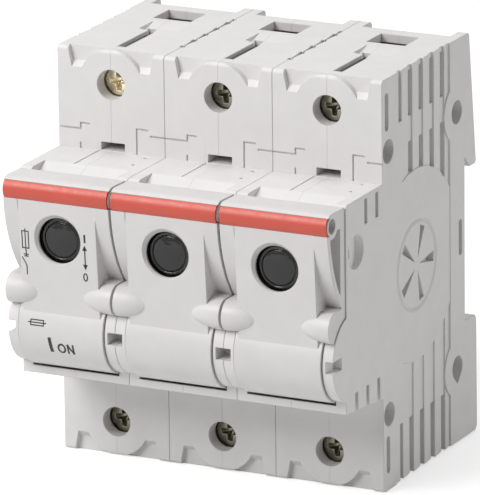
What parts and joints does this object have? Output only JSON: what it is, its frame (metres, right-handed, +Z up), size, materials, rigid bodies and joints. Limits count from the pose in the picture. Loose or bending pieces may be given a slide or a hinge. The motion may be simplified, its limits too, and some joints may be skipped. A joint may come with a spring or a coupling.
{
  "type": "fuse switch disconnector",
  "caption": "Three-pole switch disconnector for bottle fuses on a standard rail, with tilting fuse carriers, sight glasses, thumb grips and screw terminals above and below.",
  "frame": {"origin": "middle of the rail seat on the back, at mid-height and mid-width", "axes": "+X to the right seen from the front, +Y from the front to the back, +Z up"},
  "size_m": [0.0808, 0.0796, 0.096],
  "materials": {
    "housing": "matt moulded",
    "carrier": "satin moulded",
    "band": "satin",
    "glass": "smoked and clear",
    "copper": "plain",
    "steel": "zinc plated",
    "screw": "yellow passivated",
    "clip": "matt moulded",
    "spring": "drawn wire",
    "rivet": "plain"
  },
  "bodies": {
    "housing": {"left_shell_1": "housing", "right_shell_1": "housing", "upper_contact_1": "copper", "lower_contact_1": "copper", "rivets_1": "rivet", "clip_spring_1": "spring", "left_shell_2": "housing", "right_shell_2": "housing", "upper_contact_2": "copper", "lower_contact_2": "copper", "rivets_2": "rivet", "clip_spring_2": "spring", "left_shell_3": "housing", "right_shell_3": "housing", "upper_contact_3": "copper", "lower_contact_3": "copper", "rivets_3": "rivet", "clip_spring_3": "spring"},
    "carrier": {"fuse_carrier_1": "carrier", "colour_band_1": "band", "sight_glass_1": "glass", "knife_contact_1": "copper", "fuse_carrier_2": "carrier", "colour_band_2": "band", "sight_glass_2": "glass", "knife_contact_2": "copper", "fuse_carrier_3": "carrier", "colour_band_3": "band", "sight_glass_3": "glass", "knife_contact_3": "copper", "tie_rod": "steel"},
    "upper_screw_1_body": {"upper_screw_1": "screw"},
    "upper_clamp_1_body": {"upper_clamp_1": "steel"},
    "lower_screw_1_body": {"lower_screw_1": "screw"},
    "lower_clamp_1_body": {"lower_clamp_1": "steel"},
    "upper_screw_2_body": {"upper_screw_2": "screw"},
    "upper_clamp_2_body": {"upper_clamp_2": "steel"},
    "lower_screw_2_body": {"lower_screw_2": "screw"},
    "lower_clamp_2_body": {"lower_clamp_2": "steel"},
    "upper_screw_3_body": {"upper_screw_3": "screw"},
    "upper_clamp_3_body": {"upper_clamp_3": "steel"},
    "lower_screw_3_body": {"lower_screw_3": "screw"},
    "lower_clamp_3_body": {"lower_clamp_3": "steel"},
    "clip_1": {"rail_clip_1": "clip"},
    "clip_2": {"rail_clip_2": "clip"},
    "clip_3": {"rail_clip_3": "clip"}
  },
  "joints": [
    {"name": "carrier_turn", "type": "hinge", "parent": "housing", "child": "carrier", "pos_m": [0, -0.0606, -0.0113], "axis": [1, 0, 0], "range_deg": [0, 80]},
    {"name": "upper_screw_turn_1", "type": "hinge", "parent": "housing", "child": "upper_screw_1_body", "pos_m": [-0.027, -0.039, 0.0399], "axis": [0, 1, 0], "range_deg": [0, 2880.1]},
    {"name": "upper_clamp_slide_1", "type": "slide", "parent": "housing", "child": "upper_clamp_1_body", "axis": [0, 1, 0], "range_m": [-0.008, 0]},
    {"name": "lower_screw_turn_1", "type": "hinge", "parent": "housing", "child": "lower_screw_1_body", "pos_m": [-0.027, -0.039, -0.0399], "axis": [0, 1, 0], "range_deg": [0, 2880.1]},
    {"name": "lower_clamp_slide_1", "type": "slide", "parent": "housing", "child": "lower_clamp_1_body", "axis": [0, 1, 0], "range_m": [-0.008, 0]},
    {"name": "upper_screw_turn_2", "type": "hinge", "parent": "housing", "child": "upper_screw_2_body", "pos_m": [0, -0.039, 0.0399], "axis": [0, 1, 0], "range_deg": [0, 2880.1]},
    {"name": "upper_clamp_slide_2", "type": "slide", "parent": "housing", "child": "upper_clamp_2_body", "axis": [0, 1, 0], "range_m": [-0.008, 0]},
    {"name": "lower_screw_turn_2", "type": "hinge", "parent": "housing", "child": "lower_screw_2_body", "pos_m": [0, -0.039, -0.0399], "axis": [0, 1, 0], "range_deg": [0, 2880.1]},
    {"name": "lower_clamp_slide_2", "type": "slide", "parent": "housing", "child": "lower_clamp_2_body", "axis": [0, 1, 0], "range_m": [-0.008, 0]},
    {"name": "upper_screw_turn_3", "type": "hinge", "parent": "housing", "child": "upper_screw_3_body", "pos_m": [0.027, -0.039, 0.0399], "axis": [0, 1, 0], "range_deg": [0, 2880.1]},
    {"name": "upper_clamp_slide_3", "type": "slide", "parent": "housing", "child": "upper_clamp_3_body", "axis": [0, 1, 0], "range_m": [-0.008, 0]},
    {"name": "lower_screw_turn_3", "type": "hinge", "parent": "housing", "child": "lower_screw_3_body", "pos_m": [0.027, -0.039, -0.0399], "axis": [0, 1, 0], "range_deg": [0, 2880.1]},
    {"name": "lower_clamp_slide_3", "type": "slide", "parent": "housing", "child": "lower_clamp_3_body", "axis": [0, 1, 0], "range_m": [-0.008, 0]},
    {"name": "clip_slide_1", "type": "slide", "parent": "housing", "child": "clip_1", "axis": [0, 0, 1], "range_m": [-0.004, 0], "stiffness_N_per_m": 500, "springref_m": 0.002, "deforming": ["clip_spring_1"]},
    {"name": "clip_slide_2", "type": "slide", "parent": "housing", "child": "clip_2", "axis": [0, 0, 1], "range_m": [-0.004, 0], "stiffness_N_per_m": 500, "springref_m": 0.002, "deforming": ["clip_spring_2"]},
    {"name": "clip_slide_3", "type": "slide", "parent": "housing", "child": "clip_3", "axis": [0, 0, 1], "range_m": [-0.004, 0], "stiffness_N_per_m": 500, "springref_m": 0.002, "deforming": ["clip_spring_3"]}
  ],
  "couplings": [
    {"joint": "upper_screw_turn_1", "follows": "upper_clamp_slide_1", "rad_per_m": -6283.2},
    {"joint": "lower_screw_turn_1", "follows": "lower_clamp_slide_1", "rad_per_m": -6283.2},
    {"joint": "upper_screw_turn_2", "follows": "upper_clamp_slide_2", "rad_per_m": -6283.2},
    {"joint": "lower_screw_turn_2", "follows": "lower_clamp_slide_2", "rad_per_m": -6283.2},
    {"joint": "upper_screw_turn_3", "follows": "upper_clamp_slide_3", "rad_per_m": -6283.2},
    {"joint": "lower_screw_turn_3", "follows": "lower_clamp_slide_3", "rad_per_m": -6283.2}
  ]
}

■ **Exercise objective**
Quote each line above in full, word for word.

■ **Output**
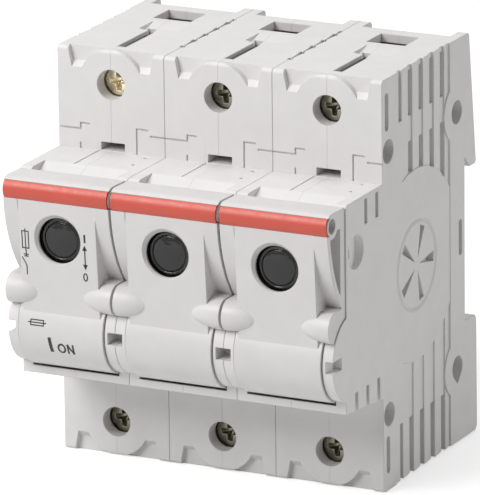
What parts and joints does this object have? Output only JSON: what it is, its frame (metres, right-handed, +Z up), size, materials, rigid bodies and joints. Limits count from the pose in the picture. Loose or bending pieces may be given a slide or a hinge. The motion may be simplified, its limits too, and some joints may be skipped. A joint may come with a spring or a coupling.
{
  "type": "fuse switch disconnector",
  "caption": "Three-pole switch disconnector for bottle fuses on a standard rail, with tilting fuse carriers, sight glasses, thumb grips and screw terminals above and below.",
  "frame": {"origin": "middle of the rail seat on the back, at mid-height and mid-width", "axes": "+X to the right seen from the front, +Y from the front to the back, +Z up"},
  "size_m": [0.0808, 0.0796, 0.096],
  "materials": {
    "housing": "matt moulded",
    "carrier": "satin moulded",
    "band": "satin",
    "glass": "smoked and clear",
    "copper": "plain",
    "steel": "zinc plated",
    "screw": "yellow passivated",
    "clip": "matt moulded",
    "spring": "drawn wire",
    "rivet": "plain"
  },
  "bodies": {
    "housing": {"left_shell_1": "housing", "right_shell_1": "housing", "upper_contact_1": "copper", "lower_contact_1": "copper", "rivets_1": "rivet", "clip_spring_1": "spring", "left_shell_2": "housing", "right_shell_2": "housing", "upper_contact_2": "copper", "lower_contact_2": "copper", "rivets_2": "rivet", "clip_spring_2": "spring", "left_shell_3": "housing", "right_shell_3": "housing", "upper_contact_3": "copper", "lower_contact_3": "copper", "rivets_3": "rivet", "clip_spring_3": "spring"},
    "carrier": {"fuse_carrier_1": "carrier", "colour_band_1": "band", "sight_glass_1": "glass", "knife_contact_1": "copper", "fuse_carrier_2": "carrier", "colour_band_2": "band", "sight_glass_2": "glass", "knife_contact_2": "copper", "fuse_carrier_3": "carrier", "colour_band_3": "band", "sight_glass_3": "glass", "knife_contact_3": "copper", "tie_rod": "steel"},
    "upper_screw_1_body": {"upper_screw_1": "screw"},
    "upper_clamp_1_body": {"upper_clamp_1": "steel"},
    "lower_screw_1_body": {"lower_screw_1": "screw"},
    "lower_clamp_1_body": {"lower_clamp_1": "steel"},
    "upper_screw_2_body": {"upper_screw_2": "screw"},
    "upper_clamp_2_body": {"upper_clamp_2": "steel"},
    "lower_screw_2_body": {"lower_screw_2": "screw"},
    "lower_clamp_2_body": {"lower_clamp_2": "steel"},
    "upper_screw_3_body": {"upper_screw_3": "screw"},
    "upper_clamp_3_body": {"upper_clamp_3": "steel"},
    "lower_screw_3_body": {"lower_screw_3": "screw"},
    "lower_clamp_3_body": {"lower_clamp_3": "steel"},
    "clip_1": {"rail_clip_1": "clip"},
    "clip_2": {"rail_clip_2": "clip"},
    "clip_3": {"rail_clip_3": "clip"}
  },
  "joints": [
    {"name": "carrier_turn", "type": "hinge", "parent": "housing", "child": "carrier", "pos_m": [0, -0.0606, -0.0113], "axis": [1, 0, 0], "range_deg": [0, 80]},
    {"name": "upper_screw_turn_1", "type": "hinge", "parent": "housing", "child": "upper_screw_1_body", "pos_m": [-0.027, -0.039, 0.0399], "axis": [0, 1, 0], "range_deg": [0, 2880.1]},
    {"name": "upper_clamp_slide_1", "type": "slide", "parent": "housing", "child": "upper_clamp_1_body", "axis": [0, 1, 0], "range_m": [-0.008, 0]},
    {"name": "lower_screw_turn_1", "type": "hinge", "parent": "housing", "child": "lower_screw_1_body", "pos_m": [-0.027, -0.039, -0.0399], "axis": [0, 1, 0], "range_deg": [0, 2880.1]},
    {"name": "lower_clamp_slide_1", "type": "slide", "parent": "housing", "child": "lower_clamp_1_body", "axis": [0, 1, 0], "range_m": [-0.008, 0]},
    {"name": "upper_screw_turn_2", "type": "hinge", "parent": "housing", "child": "upper_screw_2_body", "pos_m": [0, -0.039, 0.0399], "axis": [0, 1, 0], "range_deg": [0, 2880.1]},
    {"name": "upper_clamp_slide_2", "type": "slide", "parent": "housing", "child": "upper_clamp_2_body", "axis": [0, 1, 0], "range_m": [-0.008, 0]},
    {"name": "lower_screw_turn_2", "type": "hinge", "parent": "housing", "child": "lower_screw_2_body", "pos_m": [0, -0.039, -0.0399], "axis": [0, 1, 0], "range_deg": [0, 2880.1]},
    {"name": "lower_clamp_slide_2", "type": "slide", "parent": "housing", "child": "lower_clamp_2_body", "axis": [0, 1, 0], "range_m": [-0.008, 0]},
    {"name": "upper_screw_turn_3", "type": "hinge", "parent": "housing", "child": "upper_screw_3_body", "pos_m": [0.027, -0.039, 0.0399], "axis": [0, 1, 0], "range_deg": [0, 2880.1]},
    {"name": "upper_clamp_slide_3", "type": "slide", "parent": "housing", "child": "upper_clamp_3_body", "axis": [0, 1, 0], "range_m": [-0.008, 0]},
    {"name": "lower_screw_turn_3", "type": "hinge", "parent": "housing", "child": "lower_screw_3_body", "pos_m": [0.027, -0.039, -0.0399], "axis": [0, 1, 0], "range_deg": [0, 2880.1]},
    {"name": "lower_clamp_slide_3", "type": "slide", "parent": "housing", "child": "lower_clamp_3_body", "axis": [0, 1, 0], "range_m": [-0.008, 0]},
    {"name": "clip_slide_1", "type": "slide", "parent": "housing", "child": "clip_1", "axis": [0, 0, 1], "range_m": [-0.004, 0], "stiffness_N_per_m": 500, "springref_m": 0.002, "deforming": ["clip_spring_1"]},
    {"name": "clip_slide_2", "type": "slide", "parent": "housing", "child": "clip_2", "axis": [0, 0, 1], "range_m": [-0.004, 0], "stiffness_N_per_m": 500, "springref_m": 0.002, "deforming": ["clip_spring_2"]},
    {"name": "clip_slide_3", "type": "slide", "parent": "housing", "child": "clip_3", "axis": [0, 0, 1], "range_m": [-0.004, 0], "stiffness_N_per_m": 500, "springref_m": 0.002, "deforming": ["clip_spring_3"]}
  ],
  "couplings": [
    {"joint": "upper_screw_turn_1", "follows": "upper_clamp_slide_1", "rad_per_m": -6283.2},
    {"joint": "lower_screw_turn_1", "follows": "lower_clamp_slide_1", "rad_per_m": -6283.2},
    {"joint": "upper_screw_turn_2", "follows": "upper_clamp_slide_2", "rad_per_m": -6283.2},
    {"joint": "lower_screw_turn_2", "follows": "lower_clamp_slide_2", "rad_per_m": -6283.2},
    {"joint": "upper_screw_turn_3", "follows": "upper_clamp_slide_3", "rad_per_m": -6283.2},
    {"joint": "lower_screw_turn_3", "follows": "lower_clamp_slide_3", "rad_per_m": -6283.2}
  ]
}